Investing – at least in the short run, looking at individual assets – can work similarly. The used car company Carvana, for example, has suffered setback after setback in the past 12 months. Its stock has plummeted. There’s no silver lining waiting behind all the bad news. Just more bad news.
Just look at Enron’s stock price from 1994 to 2002, below:
And Those Bad Things Compound…
In our traveling, three minor setbacks compounded into a 24-hour delay.
In investing, bad results can compound into permenent and/or complete loss of capital.
Incentives Drive Behavior
I know nobody acted maliciously against us. That said, I learned an important lesson from the ground staff who assured us we’d make our connection.
Q: What’s the easiest way to make a problem go away?
A: Convince those concerned that the problem doesn’t exist at all.
Hindsight being 20/20, I think the ground crew shoulda/coulda/woulda looked into re-routing us or, if need be, telling us the cold hard truth: we weren’t going to make our connection, and our best bet would be to go home and try the next day.
Instead, they smiled and nodded and sent us onward to Boston. “You’ll be fine – plenty of time, I’m looking at it right here on my terminal.” They made us believe that the problem didn’t exist.

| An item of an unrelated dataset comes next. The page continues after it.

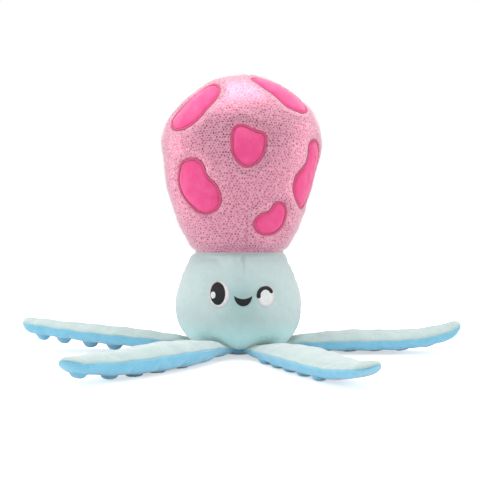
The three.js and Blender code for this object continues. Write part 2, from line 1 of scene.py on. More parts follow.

Why? At least in part, because that crew had no incentive of accountability from us, the passengers. Once we’re onto the next city, we’re no longer their problem.
And so we became a big problem to the poor ground crew in Boston. They spent an hour with us:
- Looking for the best/fastest/easiest way to get us to Hanoi
- Securing a hotel room for us
- Setting us up with food vouchers, transport vouchers, etc.
The Boston crew had to clean up after the Rochester crew. And you better believe some part of the Boston crew’s heads thought, “We didn’t create this mess. Why do we need to bend over backwards to help?”
Incentives drive behavior.
Ultimately, our trouble was a first-world problem. Our 18-day trip is now only 17. Oh no!
But the helplessness of air travel is a great reminder for how investors should act. Make the best decisions you can, use margin to shield yourself from bad luck…and then cross your fingers!